I analyzed and rewrote dozens of spells and class features in an effort to make the game easier to understand before I realized a more radical approach was ultimately necessary. That led me to begin work on a new game system.
The Rumors of War
When I moved to Salt Lake, it was hard to find a regular group. That’s always the story, isn’t it? After failing to find a consistent group for over a year, I got in contact with Don and we started a campaign over the Internet based on my growing interest in Greek mythology as a setting for heroic adventure roleplaying.
“Mediterranean Plot-luck” is the nickname I gave it, and it ran from February to October in 2008. I drew inspiration from what I read of the Savage Tide adventure path, and the campaign spanned 1st to 9th level.
Coinciding with that, I played my character Elric Darme in a forum-based play-by-post campaign on a Naturo fan forum. I tried on a few occasions to run play-by-post games myself, but was unable to generate much interest.
Toward the end of 2008 I ran a short-lived tabletop game in mythical Greece, and when that fell through I withdrew from D&D for a time to focus on my writing instead. Somewhere on the Internet I found a quote that “every game master is a failed novelist,” and I decided to change that. I took a break from gaming.
The End Of An Era
In March 2009, I started a solo campaign for my friend Don that we played over Skype. It followed the basic path of my Rumors of War campaign, and featured cameos of some characters from the prior campaign I ran. This was perhaps the most successful campaign I’ve ever run — for a single player or a group.
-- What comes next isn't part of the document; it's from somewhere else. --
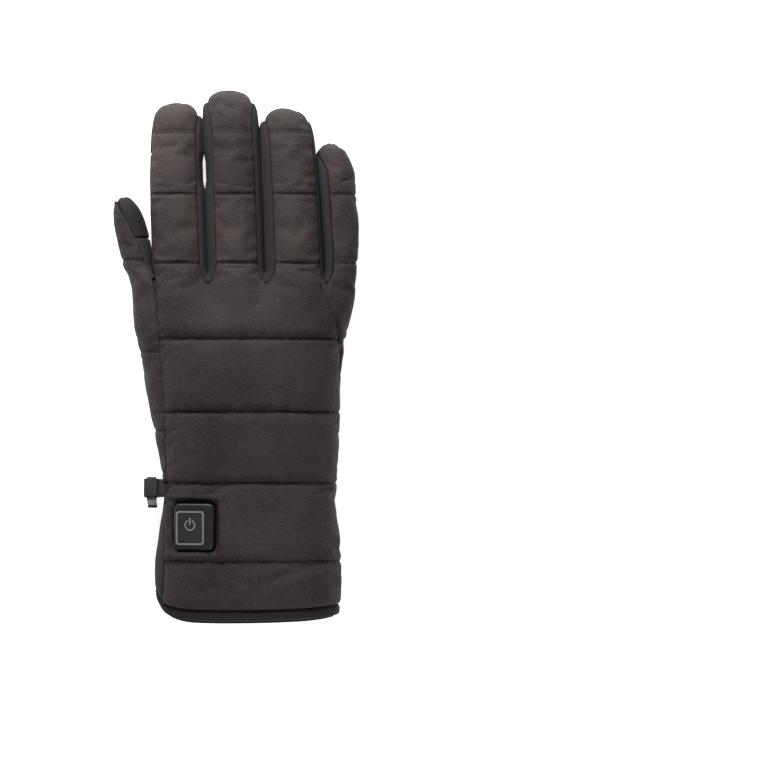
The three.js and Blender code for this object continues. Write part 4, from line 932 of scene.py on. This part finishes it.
# Padding pushes the cloth out between its seams and quilting lines, and the slack cloth puckers there
PRESSURE = 4
SIMULATED_FRAMES = 20
SIMULATED_SCALE = 10
def padded_out(mesh, quilt_lines, slack, cap):
    """The sheet after a cloth simulation, pinned at its seams and quilting lines."""
    places, normals, cloth = mesh_arrays(mesh)
    distance = seam_distances(mesh, places)
    held = (distance < 0.4) | (line_distance(cloth[:, 1], quilt_lines) < 0.9)
    mesh.vertices.foreach_set("co", (places * SIMULATED_SCALE).ravel())
    holder = bpy.data.objects.new(mesh.name, mesh)
    bpy.context.scene.collection.objects.link(holder)
    holder.vertex_groups.new(name="sewn").add([int(i) for i in np.nonzero(held)[0]], 1, "REPLACE")
    simulated = holder.modifiers.new("padding", "CLOTH")
    settings = simulated.settings
    settings.quality = 5
    settings.mass = 0.02
    settings.bending_stiffness = 0.05
    settings.vertex_group_mass = "sewn"
    settings.shrink_min = -slack
    settings.use_pressure = True
    settings.uniform_pressure_force = PRESSURE
    settings.effector_weights.gravity = 0
    simulated.point_cache.frame_start = 1
    simulated.point_cache.frame_end = SIMULATED_FRAMES
    for step in range(1, SIMULATED_FRAMES + 1):
        bpy.context.scene.frame_set(step)
    made = evaluated_mesh(holder)
    moved = np.empty(len(made.vertices) * 3)
    made.vertices.foreach_get("co", moved)
    shift = moved.reshape(-1, 3) / SIMULATED_SCALE - places
    length = np.linalg.norm(shift, axis=1)
    most = cap * MM * (0.3 + 0.7 * np.clip(normals[:, 2], 0, 1))
    limit = np.minimum(1, most / np.maximum(length, 1e-9))
    made.vertices.foreach_set("co", (places + shift * limit[:, None]).ravel())
    made.update()
    bpy.data.objects.remove(holder)
    bpy.data.meshes.remove(mesh)
    bpy.context.scene.frame_set(1)
    return made


EDGE_ROUND = 1.8
EDGE_CLEAR = 0.15
LINING_LAP = 1.1
LEVELS = 3
quilting = []


def border_directions(sheet):
    """The open edges of a sheet, and the way into it at each of their vertices."""
    border = [edge for edge in sheet.edges if edge.is_boundary]
    inward = {}
    for edge in border:
        a, b = (vertex.co for vertex in edge.verts)
        along = (b - a).normalized()
        away = edge.link_faces[0].calc_center_median() - (a + b) / 2
        away = (away - along * away.dot(along)).normalized()
        for vertex in edge.verts:
            inward[vertex] = inward.get(vertex, Vector()) + away
    return border, {vertex: move.normalized() for vertex, move in inward.items()}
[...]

It was also decidedly one of the darkest games either of us had ever participated in — we covered a lot of interesting and family-unfriendly topics, the tamest of which was probably human trafficking and slavery. We also recorded audio of the entire game.
The game went on indefinite hiatus in January 2011 after we’d already taken a significant break from the game, and with the end of the campaign came the end of my Third Edition gaming. I’ve built a few characters and toyed with the system, but that’s pretty much all there is to it. I haven’t played in a substantial game.